Il faut donc s’attendre à ce que l’establishment chrétien nous pousse de plus en plus dans le giron de l’islam, en nous promettant qu’on veut notre bien. Et en imputant toujours davantage les problèmes, notamment religieux, de notre époque au manque de foi (en dieu) et de spiritualité. Or cette stratégie très idéologisée a en fait moins de chances de réussir à notre époque qu’au temps des coptes d’Égypte. L’humiliation des dhimmis est présente dans le coran, de même que d’innombrables «raisons» de haïr les non-musulmans, simplement parce qu’ils ne «pratiquent pas la vraie religion». Et si l’Église chrétienne pouvait espérer régner sur les esprits analphabètes du Moyen Âge, comment empêchera-t-elle les musulmans alphabétisés modernes de puiser leurs connaissances à la source, dans le coran, mais aussi dans la sunnah et le fiqh, dont le message est maintenant parfaitement univoque?

Pour reconsidérer une interprétation, il suffit de travailler dur. Mais pour mettre en question le sens littéral du message de dieu, il faut cesser de croire. Il faut tout au moins désacraliser le texte. Et on ne peut guère attendre cela de gens qui vivent de la religion. Cet effort nécessaire devra venir d’ailleurs.

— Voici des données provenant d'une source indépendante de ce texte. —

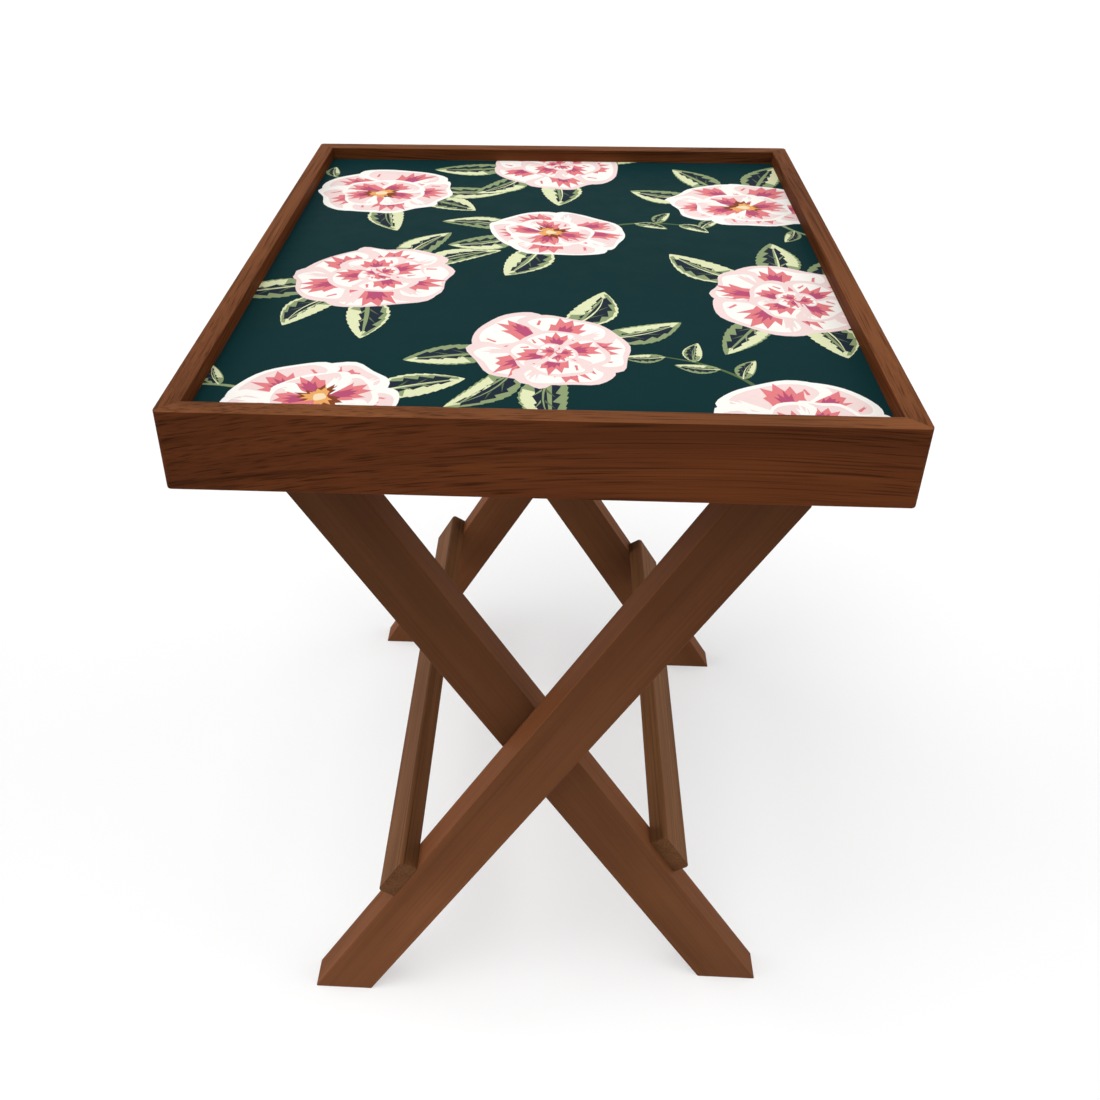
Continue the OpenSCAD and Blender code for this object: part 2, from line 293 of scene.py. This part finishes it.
# How near its outer corner a short edge of the tray is eased, and past which Y a stretcher's end lies
CORNER_REACH = 4 * MM
STRETCHER_END_Y = 170 * MM


def at_tray_corner(edge):
    """True for the short edges round the tray's rounded outer corners."""
    return all(abs(v.co.x) > TRAY_HIGH_X - CORNER_REACH and abs(v.co.y) > TRAY_HIGH_Y - CORNER_REACH
               for v in edge.verts)


def at_board_end(edge):
    """True for the short edges round the end of a lower stretcher."""
    y = edge.verts[0].co.y
    return abs(edge.verts[1].co.y - y) < 1e-6 and abs(y) > STRETCHER_END_Y


ALONG_X = (0, 0, 0)
ALONG_Y = (0, 0, math.radians(-90))
APRON_TONES = ((67, 34, 16), (81, 42, 20), (93, 50, 24))
REAR_APRON_TONES = ((78, 42, 22), (94, 52, 27), (107, 61, 32))
INNER_LEG_TONES = ((82, 50, 29), (91, 56, 34), (98, 61, 38))
OUTER_LEG_TONES = ((88, 53, 31), (97, 59, 36), (104, 65, 40))
SLAT_TONES = ((88, 56, 34), (101, 66, 41), (112, 76, 48))
PLAIN_TONES = ((84, 54, 34), (108, 72, 48), (128, 90, 62))
# Painted highlight: how much paler the up-facing faces of the long rims, side rims and leg edges are painted
# in red, green and blue, as if lit from above
LONG_RIM_TOP_LIGHT, SIDE_RIM_TOP_LIGHT, LEG_EDGE_TOP_LIGHT = (2.4, 3.0, 3.7), (1.8, 2.2, 2.8), (1.25, 1.2, 1.15)

for index, (side, turn, tones, bow, painted_top_light) in enumerate((
        ("front", ALONG_X, APRON_TONES, (0.34, 0.1), LONG_RIM_TOP_LIGHT),
        ("rear", ALONG_X, REAR_APRON_TONES, (-0.2, 0.0), SIDE_RIM_TOP_LIGHT),
        ("left", ALONG_Y, APRON_TONES, (0.12, 0.1), SIDE_RIM_TOP_LIGHT),
        ("right", ALONG_Y, APRON_TONES, (-0.12, 0.0), SIDE_RIM_TOP_LIGHT))):
    board = wood(side + "_apron_wood", turn, tones, 11 + index, bow=bow, painted_top_light=painted_top_light)
    eased(side + "_apron", board, leave_sharp=on_mitre, also=at_tray_corner)

for index, (stem, rod, tones) in enumerate((
        ("front_inner_leg", "inner_top_rod", INNER_LEG_TONES),
        ("rear_inner_leg", "inner_top_rod", INNER_LEG_TONES),
        ("front_outer_leg", "outer_top_rod", OUTER_LEG_TONES),
        ("rear_outer_leg", "outer_top_rod", OUTER_LEG_TONES))):
    # The legs get painted shade, darker towards the tray, through painted_tray_shade
    board = wood(stem + "_wood", (0, leg_lean(rod), 0), tones, 31 + index, 0.016, 0.08, 0.22,
                 painted_top_light=LEG_EDGE_TOP_LIGHT, painted_tray_shade=0.56)
    eased(stem, board, 1.0 * MM)

for index, stem in enumerate(("inner_stretcher", "outer_stretcher")):
    board = wood(stem + "_wood", ALONG_Y, SLAT_TONES, 41 + index, 0.016, 0.14, 0.8)
    eased(stem, board, also=at_board_end)

plain_y = wood("plain_wood_y", ALONG_Y, PLAIN_TONES, 51, grain=0.7)
plain_x = wood("plain_wood_x", ALONG_X, PLAIN_TONES, 52, grain=0.7)
for stem in ("hinge_rail", "catch_rail"):
    eased(stem, plain_y)
for stem in ("front_hinge_block", "rear_hinge_block", "front_catch_block", "rear_catch_block",
             "front_catch_stop", "rear_catch_stop", "corner_blocks"):
    eased(stem, plain_x)


def finish_node(node, material):
    """A CAD node that keeps its shape takes its material."""
    mesh = frame["nodes"][node].data
    mesh.materials.clear()
    mesh.materials.append(material)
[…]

Si l’Égypte, jadis, a plongé volontairement dans l’islam et ainsi vers sa perte, emportée par sa foi chrétienne, nous autres avons tout de même de meilleures chances de résister aux chants des sirènes. Mais à condition d’en être et d’en rester bien conscients: les professionnels de la religion chrétienne, dans leur ensemble, ne nous protégeront certainement pas de l’islam ou de ses errances – ils nous y attireront au contraire aussi sûrement que leurs homologues musulmans apologistes. Aujourd’hui comme autrefois, et peut-être plus que jamais, la religion est l’ennemie du progrès. L’ennemie de l’homme vivant.